AIM OF THE TASK: Begin at the line containing "Reconstruct the object" and stop at the line containing "olive_end_length = 1.2"; copy those lines exactly, ends included, and nothing else.
* START SUPPLIED INFORMATION *
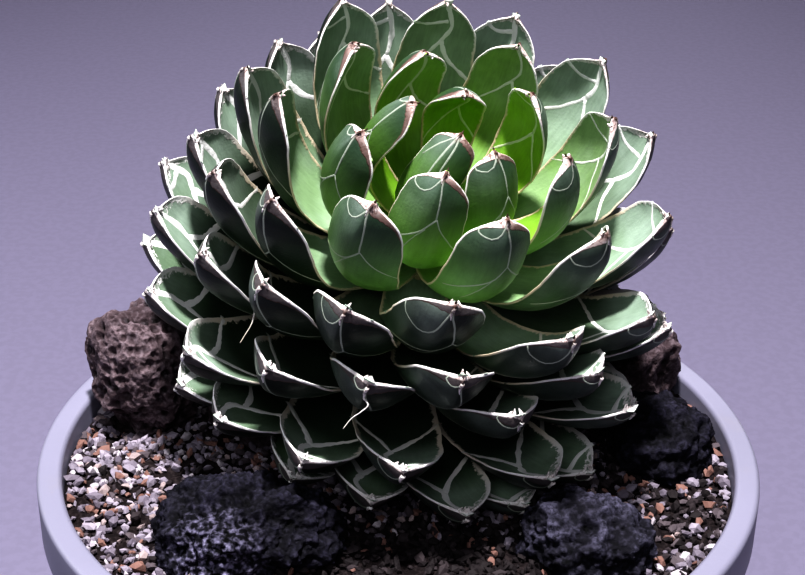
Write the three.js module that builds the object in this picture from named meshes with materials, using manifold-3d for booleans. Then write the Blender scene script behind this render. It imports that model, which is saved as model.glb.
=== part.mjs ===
* END SUPPLIED INFORMATION *
* START SUPPLIED INFORMATION *
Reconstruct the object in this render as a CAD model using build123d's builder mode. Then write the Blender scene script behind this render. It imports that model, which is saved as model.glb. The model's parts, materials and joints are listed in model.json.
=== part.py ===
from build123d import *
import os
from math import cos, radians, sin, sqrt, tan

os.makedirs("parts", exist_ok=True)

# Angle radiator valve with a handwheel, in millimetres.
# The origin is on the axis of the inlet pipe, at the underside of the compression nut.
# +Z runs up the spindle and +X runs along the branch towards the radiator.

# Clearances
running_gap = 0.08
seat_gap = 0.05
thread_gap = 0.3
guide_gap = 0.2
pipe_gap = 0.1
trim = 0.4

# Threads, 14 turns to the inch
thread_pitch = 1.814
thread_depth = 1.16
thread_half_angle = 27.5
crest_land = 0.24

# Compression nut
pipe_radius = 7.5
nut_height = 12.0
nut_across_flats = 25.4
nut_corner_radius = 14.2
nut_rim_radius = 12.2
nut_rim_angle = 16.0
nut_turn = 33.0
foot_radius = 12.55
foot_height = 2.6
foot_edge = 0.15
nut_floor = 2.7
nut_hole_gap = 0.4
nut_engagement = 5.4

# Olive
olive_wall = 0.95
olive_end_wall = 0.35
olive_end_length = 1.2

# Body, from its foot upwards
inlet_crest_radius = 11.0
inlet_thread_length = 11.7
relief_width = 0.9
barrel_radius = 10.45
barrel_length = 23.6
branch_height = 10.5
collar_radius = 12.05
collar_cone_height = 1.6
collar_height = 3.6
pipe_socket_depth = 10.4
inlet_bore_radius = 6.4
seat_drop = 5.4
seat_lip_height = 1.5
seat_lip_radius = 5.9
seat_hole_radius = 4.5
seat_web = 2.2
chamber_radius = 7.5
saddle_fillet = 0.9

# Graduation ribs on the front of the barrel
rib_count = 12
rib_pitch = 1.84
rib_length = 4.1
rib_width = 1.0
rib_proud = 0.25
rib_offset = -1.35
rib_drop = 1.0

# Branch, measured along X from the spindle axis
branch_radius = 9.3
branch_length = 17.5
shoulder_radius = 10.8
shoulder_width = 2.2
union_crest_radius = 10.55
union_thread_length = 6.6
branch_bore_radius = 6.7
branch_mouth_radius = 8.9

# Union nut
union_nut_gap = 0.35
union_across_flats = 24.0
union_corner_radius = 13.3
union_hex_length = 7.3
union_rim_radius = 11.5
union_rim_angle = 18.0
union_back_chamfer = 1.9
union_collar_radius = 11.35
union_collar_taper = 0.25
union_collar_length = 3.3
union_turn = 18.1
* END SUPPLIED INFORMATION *
WORKED SOLUTION:
Reconstruct the object in this render as a CAD model using build123d's builder mode. Then write the Blender scene script behind this render. It imports that model, which is saved as model.glb. The model's parts, materials and joints are listed in model.json.
=== part.py ===
from build123d import *
import os
from math import cos, radians, sin, sqrt, tan

os.makedirs("parts", exist_ok=True)

# Angle radiator valve with a handwheel, in millimetres.
# The origin is on the axis of the inlet pipe, at the underside of the compression nut.
# +Z runs up the spindle and +X runs along the branch towards the radiator.

# Clearances
running_gap = 0.08
seat_gap = 0.05
thread_gap = 0.3
guide_gap = 0.2
pipe_gap = 0.1
trim = 0.4

# Threads, 14 turns to the inch
thread_pitch = 1.814
thread_depth = 1.16
thread_half_angle = 27.5
crest_land = 0.24

# Compression nut
pipe_radius = 7.5
nut_height = 12.0
nut_across_flats = 25.4
nut_corner_radius = 14.2
nut_rim_radius = 12.2
nut_rim_angle = 16.0
nut_turn = 33.0
foot_radius = 12.55
foot_height = 2.6
foot_edge = 0.15
nut_floor = 2.7
nut_hole_gap = 0.4
nut_engagement = 5.4

# Olive
olive_wall = 0.95
olive_end_wall = 0.35
olive_end_length = 1.2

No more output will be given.